How To Fix The Housing Market
By stern on Feb 15, 2009
Part of this stagnation is due to the IRS provision that precludes you from recognizing a loss on your primary residence. Quite simply, if the IRS would allow homeowners to deduct the loss on a primary residence up to (hypothetically) 50% of your taxable income, up to $100,000 year, for up to 5 years (a $500,000 loss could be written off over 5 years provided the homeowner has AGI of at least $200,000 in each of those years). The reduction in income taxes immediately creates disposable income at the local level, in individual's hands, where it can be invested in local goods and services. That's how you stimulate an economy; you get people to buy things they've been avoiding. It effectively creates additional buying power for people looking to trade houses (up, down or sideways), and above all, it encourages homeowners to price their houses at the market, to sell to new buyers at fair prices, and to re-invest themselves with the implied tax benefits of selling at a loss.
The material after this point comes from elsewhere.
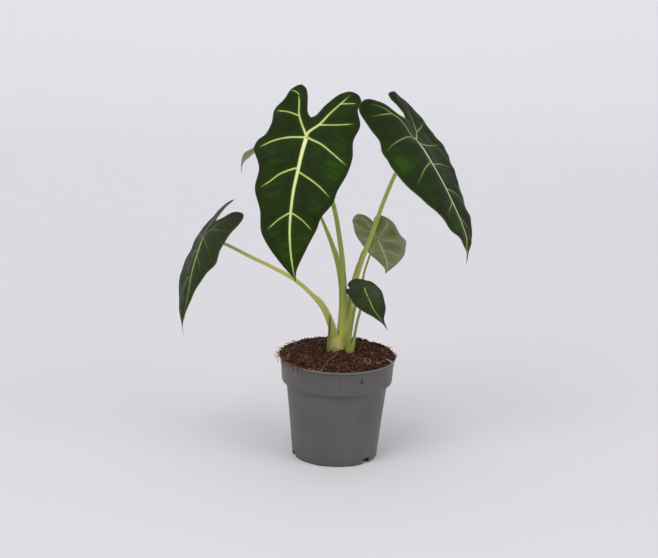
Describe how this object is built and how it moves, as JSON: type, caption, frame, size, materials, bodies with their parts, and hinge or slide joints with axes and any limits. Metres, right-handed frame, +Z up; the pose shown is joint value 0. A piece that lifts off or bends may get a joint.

This even fits the current trend in the mortgage market of pushing 5-year ARMs; consider taking each year's tax savings and making a balloon payment on the principal, forcing the mortgage to be re-evaluated or setting it up for a re-financing before the first major adjustment.
The best part: it doesn't depend on any outside forces or new business models; banks will originate mortages; real estate agents will drive buyers around; all of the infrastructure services that benefit from a robust housing market will get a local boost. Isn't that how government is supposed to help us?